Wilcha smoothly hopscotches along his themes here -- hoarding, career crossroads, roads not taken. He weaves in fascinating characters who each represents a touchstone in the narrative. He bookends the film with footage from a failed project profiling Herman Leonard, a photographer from jazz's classic era of the '40s, '50s and '60s. Wilcha was recruited to document Leonard's dying days by TV writer David Milch, who is more connective tissue, an example of someone at the other end of the spectrum, who was too devoted to the creative process, such that he ignored his family. Wilcha found Milch through Judd Apatow, who had given Wilcha a potential big break -- directing the making-of video for 2009 comedy "Funny People." (That project now languishes as an anachronistic DVD extra.)

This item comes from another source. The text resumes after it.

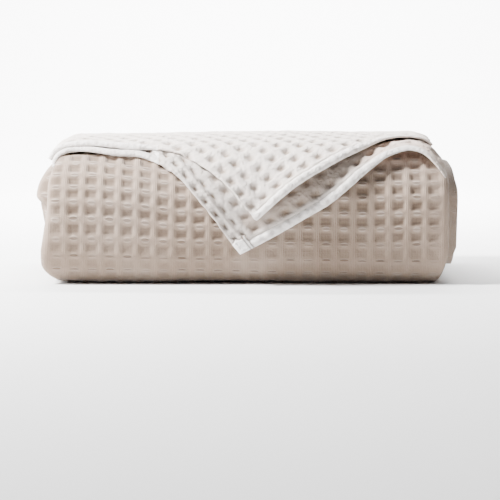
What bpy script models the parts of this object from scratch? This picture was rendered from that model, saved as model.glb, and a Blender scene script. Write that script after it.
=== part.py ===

Everything seems connected here, and that is the work of a journeyman in his craft who has finally assembled his masterpiece. The main character besides Wilcha is Dan, the disheveled proprietor of Flipside, a cluttered, rundown store stuffed with music -- vinyl and discs of all genres, from disparate eras. Wilcha figured he would make a film about Flipside (where he had worked as a teenager) and get it back on the map; but that project stalled, of course, and when Wilcha returns a decade later, Dan is still trapped in a bygone era, figuratively entombed amid his life's work; some months he doesn't make enough money to pay the rent or keep the lights on.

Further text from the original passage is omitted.